• _REQUEST_:
Each line from the one containing "# The front" through the one containing "shown = obj.evaluated_get(depsgraph)" must be echoed exactly, endpoints included, and every other line omitted.

--- BEGIN DATASET EXCERPT ---

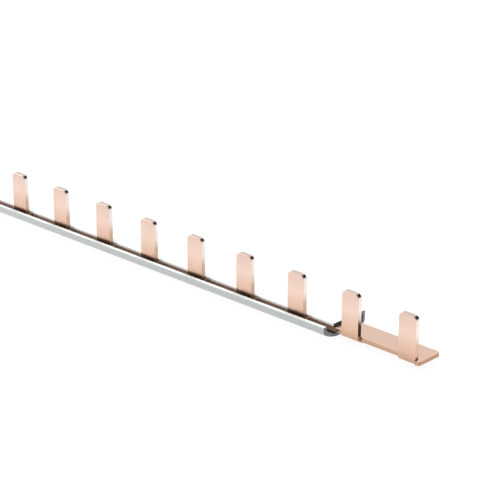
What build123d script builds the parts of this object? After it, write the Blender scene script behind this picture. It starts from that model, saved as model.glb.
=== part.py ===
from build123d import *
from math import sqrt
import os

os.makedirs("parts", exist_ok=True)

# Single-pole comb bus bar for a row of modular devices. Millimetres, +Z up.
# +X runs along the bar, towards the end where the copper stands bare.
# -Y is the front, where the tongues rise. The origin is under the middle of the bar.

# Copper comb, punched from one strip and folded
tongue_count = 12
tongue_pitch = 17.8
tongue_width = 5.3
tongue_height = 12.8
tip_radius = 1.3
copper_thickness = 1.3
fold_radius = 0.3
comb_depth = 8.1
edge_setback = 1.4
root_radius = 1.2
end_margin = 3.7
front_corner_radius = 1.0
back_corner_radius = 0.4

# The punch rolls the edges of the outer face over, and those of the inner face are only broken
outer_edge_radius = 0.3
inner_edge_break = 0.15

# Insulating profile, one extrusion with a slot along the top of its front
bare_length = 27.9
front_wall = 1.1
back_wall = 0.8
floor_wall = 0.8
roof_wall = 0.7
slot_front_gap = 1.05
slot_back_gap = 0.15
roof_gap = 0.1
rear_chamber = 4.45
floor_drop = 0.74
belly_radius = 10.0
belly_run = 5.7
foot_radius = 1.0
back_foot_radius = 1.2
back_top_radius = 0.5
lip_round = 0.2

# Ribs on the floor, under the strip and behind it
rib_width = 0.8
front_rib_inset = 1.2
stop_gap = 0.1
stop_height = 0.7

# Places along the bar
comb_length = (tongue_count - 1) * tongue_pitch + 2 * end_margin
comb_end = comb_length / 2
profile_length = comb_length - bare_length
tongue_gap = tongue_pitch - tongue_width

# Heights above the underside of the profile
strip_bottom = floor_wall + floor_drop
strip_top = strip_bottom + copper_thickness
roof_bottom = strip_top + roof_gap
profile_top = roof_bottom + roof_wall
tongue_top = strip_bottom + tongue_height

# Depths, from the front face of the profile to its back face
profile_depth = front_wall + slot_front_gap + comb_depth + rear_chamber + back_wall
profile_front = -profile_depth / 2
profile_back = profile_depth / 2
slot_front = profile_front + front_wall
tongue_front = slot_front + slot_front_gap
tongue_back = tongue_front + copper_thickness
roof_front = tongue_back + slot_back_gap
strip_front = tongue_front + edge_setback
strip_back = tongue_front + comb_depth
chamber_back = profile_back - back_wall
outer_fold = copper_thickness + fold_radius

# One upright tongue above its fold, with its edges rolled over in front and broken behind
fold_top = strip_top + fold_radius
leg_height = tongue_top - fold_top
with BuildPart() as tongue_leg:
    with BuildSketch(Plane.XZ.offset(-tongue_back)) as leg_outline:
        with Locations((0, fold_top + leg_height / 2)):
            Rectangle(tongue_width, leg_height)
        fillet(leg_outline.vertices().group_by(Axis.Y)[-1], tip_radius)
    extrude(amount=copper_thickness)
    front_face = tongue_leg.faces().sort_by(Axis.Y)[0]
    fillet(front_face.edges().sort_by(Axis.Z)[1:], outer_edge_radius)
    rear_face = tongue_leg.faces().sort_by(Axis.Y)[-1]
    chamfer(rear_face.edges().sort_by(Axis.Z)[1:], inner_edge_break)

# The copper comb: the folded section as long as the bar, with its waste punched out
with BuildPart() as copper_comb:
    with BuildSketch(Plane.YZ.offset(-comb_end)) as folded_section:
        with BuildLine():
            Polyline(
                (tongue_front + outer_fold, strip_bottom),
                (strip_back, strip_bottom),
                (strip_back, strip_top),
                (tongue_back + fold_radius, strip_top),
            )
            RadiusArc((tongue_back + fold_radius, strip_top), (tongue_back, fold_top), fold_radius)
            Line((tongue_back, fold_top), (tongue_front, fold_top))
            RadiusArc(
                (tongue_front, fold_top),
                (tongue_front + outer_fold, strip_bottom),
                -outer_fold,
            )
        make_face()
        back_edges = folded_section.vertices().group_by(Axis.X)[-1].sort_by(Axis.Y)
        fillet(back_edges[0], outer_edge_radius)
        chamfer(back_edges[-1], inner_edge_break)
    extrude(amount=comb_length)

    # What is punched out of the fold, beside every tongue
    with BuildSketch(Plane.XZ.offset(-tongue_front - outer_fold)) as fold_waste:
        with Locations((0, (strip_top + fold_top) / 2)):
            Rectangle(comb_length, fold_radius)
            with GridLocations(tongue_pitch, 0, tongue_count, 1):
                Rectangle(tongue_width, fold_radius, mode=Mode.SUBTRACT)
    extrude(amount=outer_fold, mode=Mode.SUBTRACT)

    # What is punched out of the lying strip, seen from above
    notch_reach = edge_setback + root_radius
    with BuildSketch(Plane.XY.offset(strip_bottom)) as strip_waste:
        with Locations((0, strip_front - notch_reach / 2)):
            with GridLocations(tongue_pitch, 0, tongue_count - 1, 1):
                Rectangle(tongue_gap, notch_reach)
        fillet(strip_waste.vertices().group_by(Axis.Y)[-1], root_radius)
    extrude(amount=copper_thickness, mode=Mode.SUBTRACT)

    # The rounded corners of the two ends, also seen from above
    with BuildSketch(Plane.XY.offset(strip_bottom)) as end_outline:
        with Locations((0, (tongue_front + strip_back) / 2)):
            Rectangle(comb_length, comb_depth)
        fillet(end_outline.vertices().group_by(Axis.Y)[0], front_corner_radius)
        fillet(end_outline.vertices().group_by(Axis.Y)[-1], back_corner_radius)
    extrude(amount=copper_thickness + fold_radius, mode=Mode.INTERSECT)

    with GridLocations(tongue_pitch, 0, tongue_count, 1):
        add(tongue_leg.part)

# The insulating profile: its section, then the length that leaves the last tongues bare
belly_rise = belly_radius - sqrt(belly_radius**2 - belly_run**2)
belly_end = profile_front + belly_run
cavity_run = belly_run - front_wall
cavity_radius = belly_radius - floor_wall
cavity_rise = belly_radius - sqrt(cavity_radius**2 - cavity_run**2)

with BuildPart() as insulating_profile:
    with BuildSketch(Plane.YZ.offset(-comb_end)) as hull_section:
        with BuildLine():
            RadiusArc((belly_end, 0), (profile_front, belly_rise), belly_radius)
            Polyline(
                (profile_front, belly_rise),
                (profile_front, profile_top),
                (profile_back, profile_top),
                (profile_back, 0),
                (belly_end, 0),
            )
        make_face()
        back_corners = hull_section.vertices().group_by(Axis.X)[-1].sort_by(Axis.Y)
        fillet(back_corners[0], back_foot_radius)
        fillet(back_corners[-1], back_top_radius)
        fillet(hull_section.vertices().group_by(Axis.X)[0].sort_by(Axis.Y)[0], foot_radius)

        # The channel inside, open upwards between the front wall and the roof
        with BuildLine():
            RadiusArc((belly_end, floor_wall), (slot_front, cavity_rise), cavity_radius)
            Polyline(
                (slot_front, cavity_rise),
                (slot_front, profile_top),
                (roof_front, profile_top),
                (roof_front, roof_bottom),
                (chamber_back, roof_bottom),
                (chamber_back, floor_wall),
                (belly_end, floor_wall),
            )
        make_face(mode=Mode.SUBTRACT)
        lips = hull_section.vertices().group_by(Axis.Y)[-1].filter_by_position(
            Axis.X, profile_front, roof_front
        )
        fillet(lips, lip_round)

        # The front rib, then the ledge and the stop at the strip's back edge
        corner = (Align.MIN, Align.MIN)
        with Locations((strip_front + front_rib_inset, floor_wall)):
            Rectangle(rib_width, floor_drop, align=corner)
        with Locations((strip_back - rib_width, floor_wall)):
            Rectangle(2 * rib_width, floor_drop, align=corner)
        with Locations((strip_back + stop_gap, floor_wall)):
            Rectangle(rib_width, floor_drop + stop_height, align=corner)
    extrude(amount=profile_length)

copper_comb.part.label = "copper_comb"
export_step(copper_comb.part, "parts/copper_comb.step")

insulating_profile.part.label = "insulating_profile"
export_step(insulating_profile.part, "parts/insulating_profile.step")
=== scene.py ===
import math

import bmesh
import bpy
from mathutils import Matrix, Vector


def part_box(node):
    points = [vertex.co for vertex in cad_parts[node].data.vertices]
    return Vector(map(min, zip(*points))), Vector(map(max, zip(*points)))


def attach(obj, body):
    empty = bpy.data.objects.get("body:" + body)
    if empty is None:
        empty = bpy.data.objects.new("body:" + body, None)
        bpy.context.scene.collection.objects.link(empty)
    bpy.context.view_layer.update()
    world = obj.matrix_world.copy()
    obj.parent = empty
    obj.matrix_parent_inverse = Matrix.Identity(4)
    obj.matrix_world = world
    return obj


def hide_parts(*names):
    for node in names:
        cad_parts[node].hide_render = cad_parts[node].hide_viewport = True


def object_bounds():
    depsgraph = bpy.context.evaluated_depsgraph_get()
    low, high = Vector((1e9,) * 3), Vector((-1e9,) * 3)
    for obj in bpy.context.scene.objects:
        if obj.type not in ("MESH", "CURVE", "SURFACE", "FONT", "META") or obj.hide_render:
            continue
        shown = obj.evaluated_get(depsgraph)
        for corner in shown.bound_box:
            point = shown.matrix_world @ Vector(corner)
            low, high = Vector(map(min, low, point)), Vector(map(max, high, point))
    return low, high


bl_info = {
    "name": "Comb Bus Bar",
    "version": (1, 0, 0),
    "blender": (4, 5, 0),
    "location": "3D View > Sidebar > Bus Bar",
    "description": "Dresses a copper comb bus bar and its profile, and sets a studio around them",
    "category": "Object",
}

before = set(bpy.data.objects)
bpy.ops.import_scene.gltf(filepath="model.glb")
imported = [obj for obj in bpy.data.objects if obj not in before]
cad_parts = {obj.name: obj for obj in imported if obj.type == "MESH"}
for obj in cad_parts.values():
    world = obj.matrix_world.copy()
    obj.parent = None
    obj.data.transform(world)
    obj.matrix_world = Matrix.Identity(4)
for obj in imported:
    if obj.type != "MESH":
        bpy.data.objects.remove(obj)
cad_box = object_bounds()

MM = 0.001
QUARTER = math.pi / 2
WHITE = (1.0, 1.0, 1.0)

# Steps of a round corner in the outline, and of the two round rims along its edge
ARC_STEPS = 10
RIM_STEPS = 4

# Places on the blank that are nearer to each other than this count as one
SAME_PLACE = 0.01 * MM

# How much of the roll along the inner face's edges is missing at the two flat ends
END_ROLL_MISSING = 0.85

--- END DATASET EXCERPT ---

• _TASK SOLUTION_:
        # The front rib, then the ledge and the stop at the strip's back edge
        corner = (Align.MIN, Align.MIN)
        with Locations((strip_front + front_rib_inset, floor_wall)):
            Rectangle(rib_width, floor_drop, align=corner)
        with Locations((strip_back - rib_width, floor_wall)):
            Rectangle(2 * rib_width, floor_drop, align=corner)
        with Locations((strip_back + stop_gap, floor_wall)):
            Rectangle(rib_width, floor_drop + stop_height, align=corner)
    extrude(amount=profile_length)

copper_comb.part.label = "copper_comb"
export_step(copper_comb.part, "parts/copper_comb.step")

insulating_profile.part.label = "insulating_profile"
export_step(insulating_profile.part, "parts/insulating_profile.step")
=== scene.py ===
import math

import bmesh
import bpy
from mathutils import Matrix, Vector


def part_box(node):
    points = [vertex.co for vertex in cad_parts[node].data.vertices]
    return Vector(map(min, zip(*points))), Vector(map(max, zip(*points)))


def attach(obj, body):
    empty = bpy.data.objects.get("body:" + body)
    if empty is None:
        empty = bpy.data.objects.new("body:" + body, None)
        bpy.context.scene.collection.objects.link(empty)
    bpy.context.view_layer.update()
    world = obj.matrix_world.copy()
    obj.parent = empty
    obj.matrix_parent_inverse = Matrix.Identity(4)
    obj.matrix_world = world
    return obj


def hide_parts(*names):
    for node in names:
        cad_parts[node].hide_render = cad_parts[node].hide_viewport = True


def object_bounds():
    depsgraph = bpy.context.evaluated_depsgraph_get()
    low, high = Vector((1e9,) * 3), Vector((-1e9,) * 3)
    for obj in bpy.context.scene.objects:
        if obj.type not in ("MESH", "CURVE", "SURFACE", "FONT", "META") or obj.hide_render:
            continue
        shown = obj.evaluated_get(depsgraph)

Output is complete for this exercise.